Narcisse’s son, 14, is in the ninth grade at Silver Lake Regional High School in Kingston, and already is becoming proficient in English.  

More than 50 children are in Kingston public schools, with another group in Head Start and area preschools, Giovanetti said. Most are either in preschool or elementary school, she said.  

“For parents, there’s the challenge of communicating with the school,” Giovanetti said, referring to the language barrier.

Narcisse said he and his son already have Temporary Protected Status. He has a part-time job but is not working under his real name. He declined to name his employer.

Living at the Baymont is a huge improvement over being homeless, Narcisse said, but life still poses challenges. In the hotel, he can’t cook for his son, who he says is losing weight. There’s a lack of privacy, too, Narcisse said.  

Michoue Cherilus, 30, is from Saint-Marc, Haiti. Her journey to the US also went through South America. Her husband first moved to Chile and in 2019, she joined him. They lived in Santiago, the capital, where their eldest child was born. Eventually, they traveled to Mexico, and on May 11, 2021, they crossed into the US.  

They went to Florida, where her husband’s family lived. But the family wanted them to pay $800 a month for a room, which they could not afford. Determined to find a place to live, she called friends from Chile who were living in Massachusetts. They told her about Massachusetts’s right-to-shelter law.  
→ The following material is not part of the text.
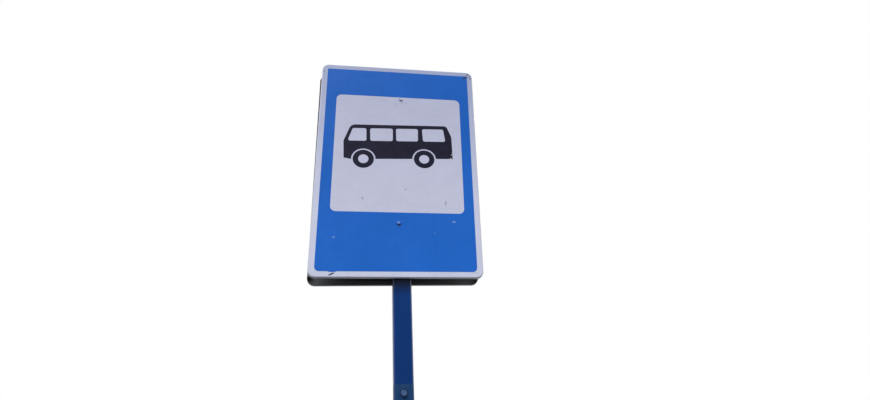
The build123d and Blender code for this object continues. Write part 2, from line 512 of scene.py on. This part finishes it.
@dataclass(frozen=True)
class CoatedSheet:
    """Pressed steel sheet: coated or primed outside, grey primer inside, perhaps with a dark rim."""

    backing: Backing
    inside: Colour = (0.085, 0.088, 0.095)
    streak: Colour = (0.16, 0.145, 0.115)
    chip: Colour = (0.11, 0.055, 0.03)
    edge_film: Colour = (0.580, 0.610, 0.730)
    edge_dirt: Colour = (0.16, 0.155, 0.15)
    edge_depth: Span = (4.5, 2.5)
    rim: Colour = (0.006, 0.011, 0.032)
    rim_across: Span = (12.0, 4.0)
    rim_up: Span = (-430.0, -300.0)
    rim_depth: float = 10.0
    flange_depth: float = 15.0
    lip_level: float = 2.5
    blur: float = 0.5
    facing_back: Span = (-0.5, -0.8)
    facing_in: Span = (-20.0, -60.0)
    half_width: float = 350.0

    def material(self, name: str, face: PanelFrame) -> bpy.types.Material:
        """Make the coated sheet.

        Args:
            name: The material's name.
            face: The panel's frame.

        Returns:
            The material.
        """
        coat = Coat(name, {"Specular IOR Level": 0.3})
        first, second, rimmed = self.backing.value
        where = coat.on_panel(face)
        across, up = coat.part(where, "X"), coat.part(where, "Y")
        depth = coat.part(where, "Z") * -1.0
        facing = coat.normal.dot(face.out)
        outward = coat.normal.dot(face.right) * across + coat.normal.dot(face.up) * up
        lip_start = self.flange_depth - self.lip_level
        lip = depth.rise(lip_start - self.blur, lip_start + self.blur)
        hidden = facing.rise(*self.facing_back).at_least(outward.rise(*self.facing_in) * (1.0 - lip))

        clouds = coat.noise(where, 0.011, 4.0)
        grain = coat.noise(where, 1.4, 3.0)
        patches = clouds.rise(0.42, 0.66)
        streaks = coat.noise(where * (1.0, 0.06, 1.0), 0.12, 4.0, 0.65).rise(0.50, 0.80)
        colour = coat.mix(patches, first, second)
        colour = coat.mix(hidden, colour, self.inside) * (0.86 + clouds * 0.28)
        colour = coat.mix(streaks * 0.30, colour, self.streak)
        bend = depth.rise(*self.edge_depth) * (1.0 - hidden)
        colour = coat.mix(bend * 0.8, colour, self.edge_film)
        colour = coat.mix(bend * grain.rise(0.45, 0.7) * 0.22, colour, self.edge_dirt)
        chips = coat.specks(where, 0.035, 0.055, 0.10) * depth.rise(0.5, 3.0)
        colour = coat.mix(chips, colour, self.chip)
        # The rim: darker along one side edge, from 10 mm behind the face, on the primed panel only.
        ragged = (coat.noise(where, 0.06, 4.0) - 0.5) * 3.0
        painted = (self.half_width - across + ragged).rise(*self.rim_across)
        inner = depth.rise(self.rim_depth - self.blur, self.rim_depth + self.blur)
        painted = painted * inner * up.rise(*self.rim_up)
        colour = coat.mix(painted * rimmed, colour, self.rim)
        roughness = 0.42 + clouds * 0.2 + hidden * 0.15
        relief = coat.bump(grain, 0.00006, coat.bump(clouds, 0.0016))
        return coat.finish(Base_Color=colour, Roughness=roughness, Normal=relief)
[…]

That’s how the family ended up in the state on Jan. 31, 2022. They have Temporary Protected Status now, she said.  

She works Walmart in Plymouth stocking shelves.  

Since their arrival in Massachusetts, the family has grown. In addition to a four-year-old daughter, Cherilus and her husband now have an eight-month-old son.

Speaking in Haitian Creole, Cherilus said she would like to take more English classes.  

“The vast majority of them have a language barrier,” Giovanetti noted.  

Giovanetti said she has met with local colleges to see if they can offer English instruction. There are conversational classes at the hotel twice a week, but they only accommodate a dozen people each. A grammar class for up to 20 people is about to be added, and students will be able to use an app when they are not in class. The Plymouth Library has a waiting list for its ownEnglish classes.  

Like Narcisse, Rosemond Micius, 34, is from Gonaives. He said he left the country in 2015 with his wife and child because there was no security there. They, too, went to Santa Catarina in Brazil. The family’s second child was born there. Narcisse had a job, but could not earn enough to support his extended family in Haiti.

Then his wife died, leaving him with the two children. So in 2020, Micius decided to go to the US via Mexico. It became a two-year journey.  

He, too, has been granted Temporary Protected Status, he said.

He has been in the area since Oct. 20, 2022, and works part-time at a Dunkin’ shop. His daughter is now 10, and his son is six.

It hasn’t been easy for any of them, but Micius said his daughter is having an especially difficult time at Kingston Elementary School. She keeps crying, he said, asking for her mother.